Les logiques politiques de ce siècle, à l’œuvre dans le monde, sont essentiel­lement des logiques binaires ou des logiques d’empire. En ce sens, elles ne sont pas nouvelles et s’inscrivent dans le prolongement de toutes les conquêtes humaines. Leur nouveauté réside plutôt dans le fait qu’arrivées à un certain paroxysme et dans certaines impasses, ces logiques politiques posent plus que jamais de manière radicale la question identitaire qui sous-tend l’évolution de toutes les nations et leurs interactions. L’axe 2 de ce numéro interroge ces nouvelles logiques politiques, amplement décrites et débattues dans les pensées postcoloniales et décoloniales, en les confrontant à l’espace indianocéanique. Les mutations sociales et culturelles qu’elles génèrent révèlent de nouveaux rapports de force, des renversements de situation ou, de manière plus atténuée, des formes de rejet ou de contestation.

Si les pensées postcoloniale et décoloniale interrogent fortement la posi­tion hégémonique de l’Occident dans les régions du Sud global et portent un discours critique sur le colonialisme, elles se distinguent néanmoins par le choix de leurs approches disciplinaires et des concepts privilégiés. Elles se distinguent aussi par les colonialismes qu’elles étudient. Par sa diversité historique et géopolitique, l’es­pace indianocéanique se prête donc très bien aux études pluridisciplinaires voire transdisciplinaires de ces deux pensées précisément parce qu’il permet de les confron­ter et de les nuancer par des exemples riches et variés, comme le cas de La Réunion.
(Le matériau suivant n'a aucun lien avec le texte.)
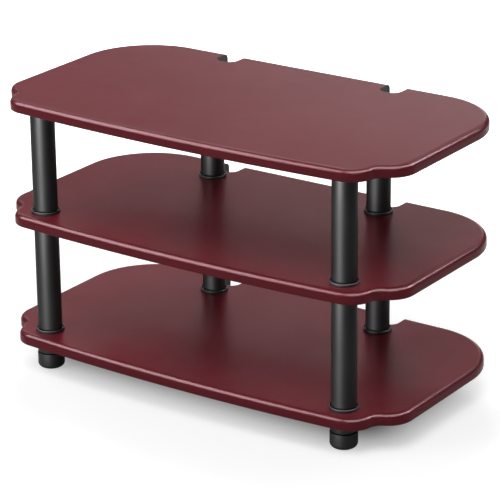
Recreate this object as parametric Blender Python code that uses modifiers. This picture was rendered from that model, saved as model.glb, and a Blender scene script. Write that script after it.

Car suffit-il de remplacer une vision manichéenne par une autre ? Ne vaudrait-il pas mieux interroger les différents racismes et les différentes dominations à travers les siècles ? L’océan Indien est aussi un espace idéal pour comprendre ce qui se joue à différentes échelles dans les rapports de force. En effet, l’Occident, bien qu’encore très présent dans l’océan Indien, n’est pas la seule puissance hégémonique de la région en raison notamment du passé antérieur à la colonisation. Le monde musulman – et notamment quelques pays comme l’Arabie Saoudite – exerce aussi un certain impérialisme religieux. L’Inde, la Chine s’y imposent avec force.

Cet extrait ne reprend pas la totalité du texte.